A-B) For $p\leq0$ $$\sum_{n=2}^{\infty}\frac{(-1)^n+\log(1+n^p)}{\sqrt{n-\sin n}}=\sum_{n=2}^{\infty}\frac{(-1)^n}{\sqrt{n-\sin n}}+\sum_{n=2}^{\infty}\frac{\log(1+n^p)}{\sqrt{n-\sin n}}\ , $$ the first term converges by Leibniz criterion and the second term can be written as $$\sum_{n=2}^{\infty}\frac{\log(1+n^p)}{\sqrt{n-\sin n}}=\sum_{n=2}^{\infty}\frac{n^p+O(n^{2p})}{\sqrt{n-\sin n}}\ ,$$ which conveges for $p<-\frac{1}{2}$ and diverges for $-\frac{1}{2}\leq p\leq0$.

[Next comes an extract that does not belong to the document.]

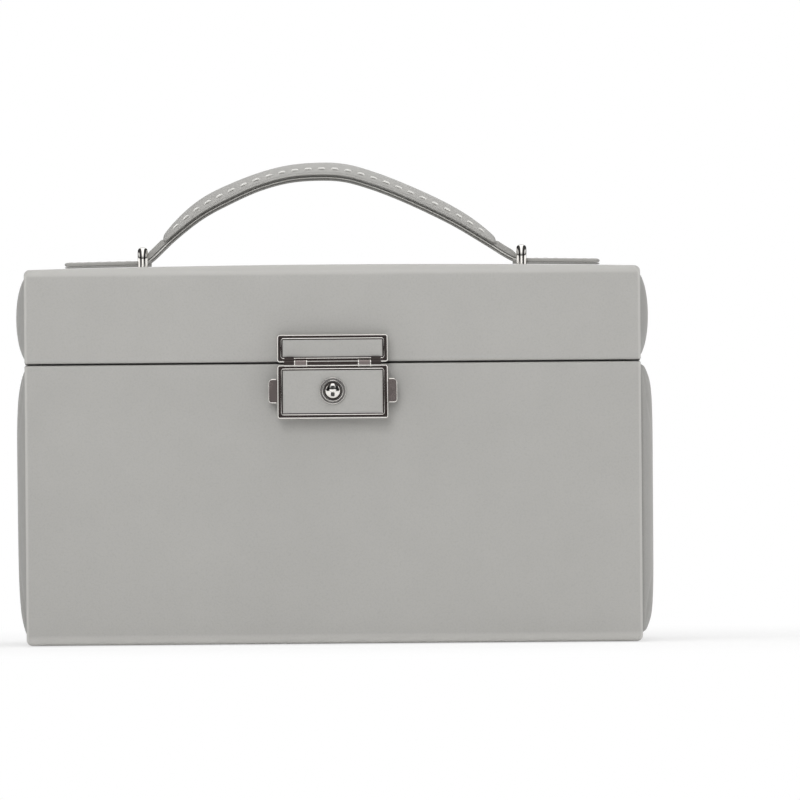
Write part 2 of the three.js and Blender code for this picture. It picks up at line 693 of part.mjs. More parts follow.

For $p>0$ the numerator is positive so the series has only positive terms: you obtain divergence by comparison criterion $$\frac{(-1)^n+\log(1+n^p)}{\sqrt{n-\sin n}}\geq \frac{\log(1+n^p)-1}{\sqrt{n+1}}\geq \frac{C}{\sqrt{n+1}}\ .$$ C) Absolute convergence never occurs since for any $p$ $$ \left|\frac{(-1)^n+\log(1+n^p)}{\sqrt{n-\sin n}}\right| $$ has a subsequence whose sum is divergent i.e. $$\frac{1+\log(1+(2n)^p)}{\sqrt{2n-\sin 2n}}=\frac{1}{\sqrt{2n-\sin 2n}}+\frac{\log(1+(2n)^p)}{\sqrt{2n-\sin 2n}}\geq\frac{1}{\sqrt{2n-\sin 2n}}\geq \frac{1}{\sqrt{2n+1}}\ .$$